Every element within the BIM (model) must have some spatial awareness or geometric coordinate. I.e. understanding what space/rooms it’s in (e.g. a COBie workbook) or an x,y,z and orientation coordinate (e.g. code checking model).

The concepts of BIM are not restricted to buildings, but can be extended to anything in the built environment. This may include, but not limited to;  buildings, structures, bridges, roads and infrastructure etc.
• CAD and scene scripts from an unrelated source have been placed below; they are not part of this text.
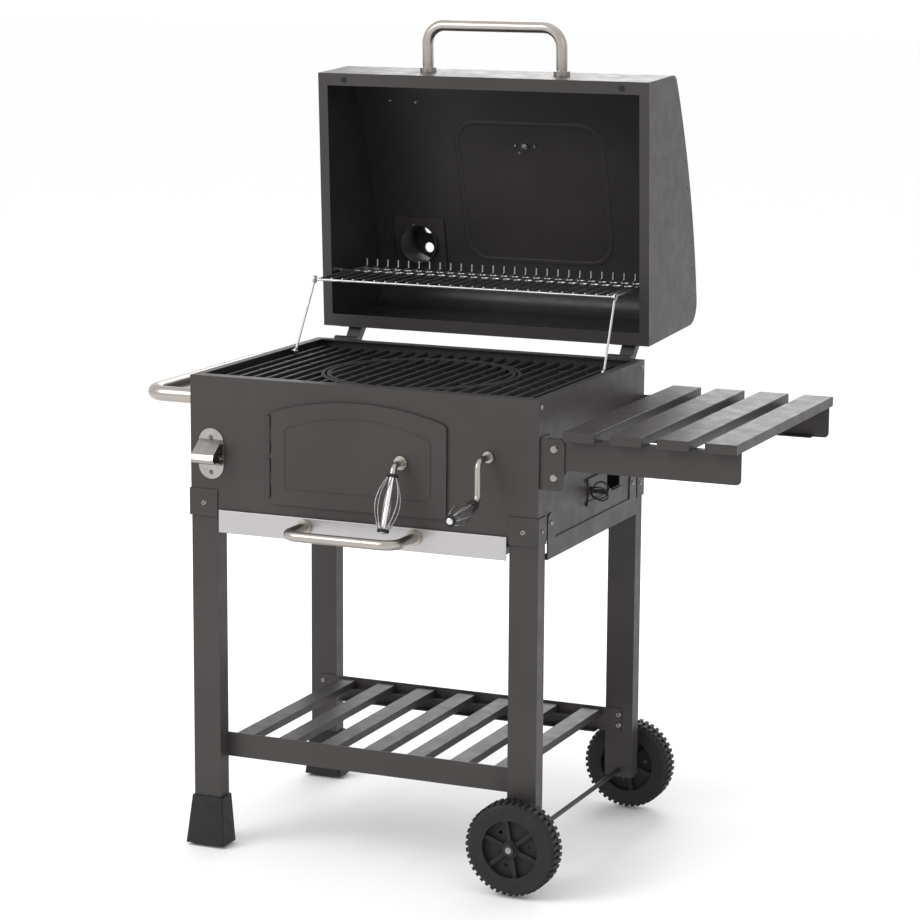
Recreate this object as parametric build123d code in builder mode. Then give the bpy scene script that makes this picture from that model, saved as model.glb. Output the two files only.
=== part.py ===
"""Charcoal trolley grill with a hinged lid, shown with the lid open. Millimetres, +Z up.

Everything is laid out about the middle of the firebox on the floor: +X towards the side
shelf, +Y towards the lid hinges. The lid and what it carries are drawn closed and turned
open about the hinge. At the end every piece moves to the middle of the whole grill's box.
"""

import math
import os

from build123d import *

# Driving dimensions
WIDTH, DEPTH = 600, 464  # firebox, outside
RIM_Z, BASE_Z = 774, 550  # firebox top and bottom
SHEET = 2
LEG_X, LEG_Y, LEG_WALL = 48, 28, 1.5
WHEEL_RADIUS, WHEEL_WIDTH, WHEEL_X, WHEEL_GAP = 75, 36, 276, 11
AXLE_RADIUS, RUNNING_GAP = 4, 0.08
HINGE_Y, HINGE_Z, LID_OPEN = 245, 767, 87.2
LID_WIDTH, LID_FRONT, LID_REAR, LID_BASE = 599, -217, 220, 776.5
LID_SHOULDER_Z, LID_MIDDLE_Z, LID_BACK_Z = 907, 977, 1020
CRANK_X, CRANK_Z = 217.5, 681
PAN_TRAVEL, LIFT_ARM, LIFT_HALF_ANGLE = 50.7, 60, 25
SHELF_PIVOT_X, SHELF_PIVOT_Z = 323, 656
CHIMNEY_X, CHIMNEY_Y, CHIMNEY_RADIUS, CHIMNEY_TOP = -215, 106, 35, 1064
RACK_Z, RACK_PIVOT_Y, RACK_FRONT_Y = 884, 302, 162
LINK_Y, LINK_Z = 100, 769
CENTRE_X, CENTRE_Y = 108.75, 78.34  # middle of the whole grill's box, from the firebox

HALF_W, HALF_D = WIDTH / 2, DEPTH / 2
LEG_OUT = HALF_D - SHEET  # outer face of the legs
LEG_IN = LEG_OUT - LEG_Y
LEG_MID_X = HALF_W - LEG_X / 2
WHEEL_Y = LEG_OUT + WHEEL_GAP + WHEEL_WIDTH / 2

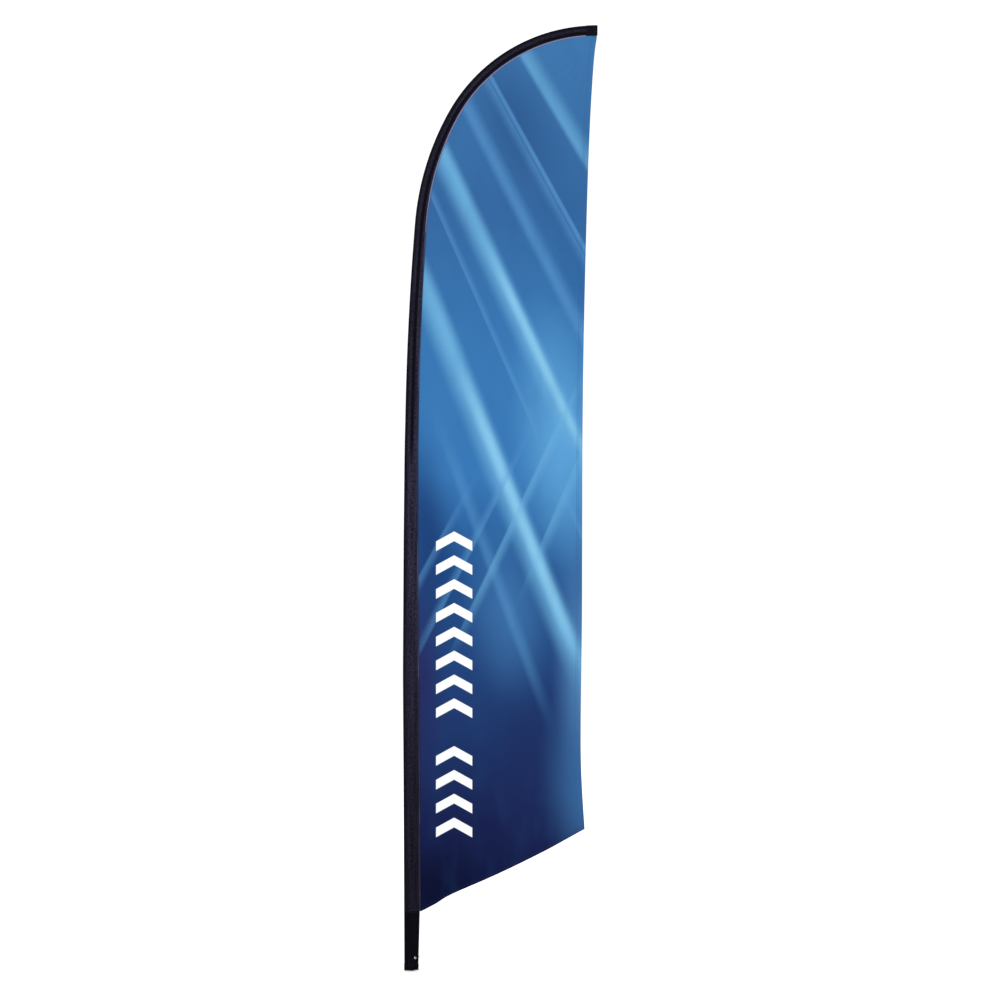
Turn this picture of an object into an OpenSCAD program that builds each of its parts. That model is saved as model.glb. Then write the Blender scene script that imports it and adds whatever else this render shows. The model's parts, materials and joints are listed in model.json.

Some changes to the definition over time:
As we are not within the Science realm, the exact wording of definitions develops over time. There are some obvious wordings which are now left out from current BIM definitions:

Entire Lifecycle: 
In some past definitions, the word whole Lifecycle was used. In reality, there are few buildings were BIM is engaged from pre-planning, design, construction, re-development, decommissioning and disposal. It will take about 45 years before anyone can say they have achieved this. What is also missed, a BIM could be used after demolition, for future planning. BIM occurs during a part of the lifecycle but does not need to include all of it. There is also an emerging philosophy which state “Control Cycle” is really the goal is: Refer to Unified Theory of BIM – Bill East – Youtube:

In many cases, a 3-Dimensional Model is just a by-product, or a part of the journey to develop an initial BIM data. A MS Excel workbook (e.g. COBie data) containing component data and their spatial location can be considered a BIM.

Little BIM: 
If we remove any of the key words from the above definition, the result is often referred to as Little BIM. Little BIM may not be as flashy, but is a vital step for firms building systems to provide a BIM service. I would be as bold to say; “if you can’t do little BIM well, you will not be able to deliver (Big) BIM”. Little BIM can be seen as a method to improve QA, efficiencies, communication and coordination.

As BIM is fundamentally a process, any BIM deliverables taken on board, result in business and workflow change. Nobody wants a micromanaged project, thus team familiarity to Little BIM, before Big BIM deliverables is essential.